[Dataset excerpt start]
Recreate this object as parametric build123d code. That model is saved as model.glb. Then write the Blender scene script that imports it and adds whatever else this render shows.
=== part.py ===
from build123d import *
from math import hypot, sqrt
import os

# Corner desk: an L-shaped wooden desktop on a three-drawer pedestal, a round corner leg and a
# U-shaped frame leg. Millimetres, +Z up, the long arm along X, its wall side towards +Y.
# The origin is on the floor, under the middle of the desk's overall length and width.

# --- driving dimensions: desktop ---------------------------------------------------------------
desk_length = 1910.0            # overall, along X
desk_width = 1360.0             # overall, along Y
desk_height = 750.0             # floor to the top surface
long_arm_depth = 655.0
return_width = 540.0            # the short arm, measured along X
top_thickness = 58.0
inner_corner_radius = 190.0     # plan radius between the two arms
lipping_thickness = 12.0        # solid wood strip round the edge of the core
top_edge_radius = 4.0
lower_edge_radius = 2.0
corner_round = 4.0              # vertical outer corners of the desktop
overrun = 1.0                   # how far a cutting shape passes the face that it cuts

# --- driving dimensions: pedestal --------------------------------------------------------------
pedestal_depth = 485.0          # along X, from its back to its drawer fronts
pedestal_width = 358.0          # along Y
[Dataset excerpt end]
* **Exercise aim**
Which lines contain "that"? Show each of them.

* **Solution to this exercise**
Recreate this object as parametric build123d code. That model is saved as model.glb. Then write the Blender scene script that imports it and adds whatever else this render shows.
overrun = 1.0                   # how far a cutting shape passes the face that it cuts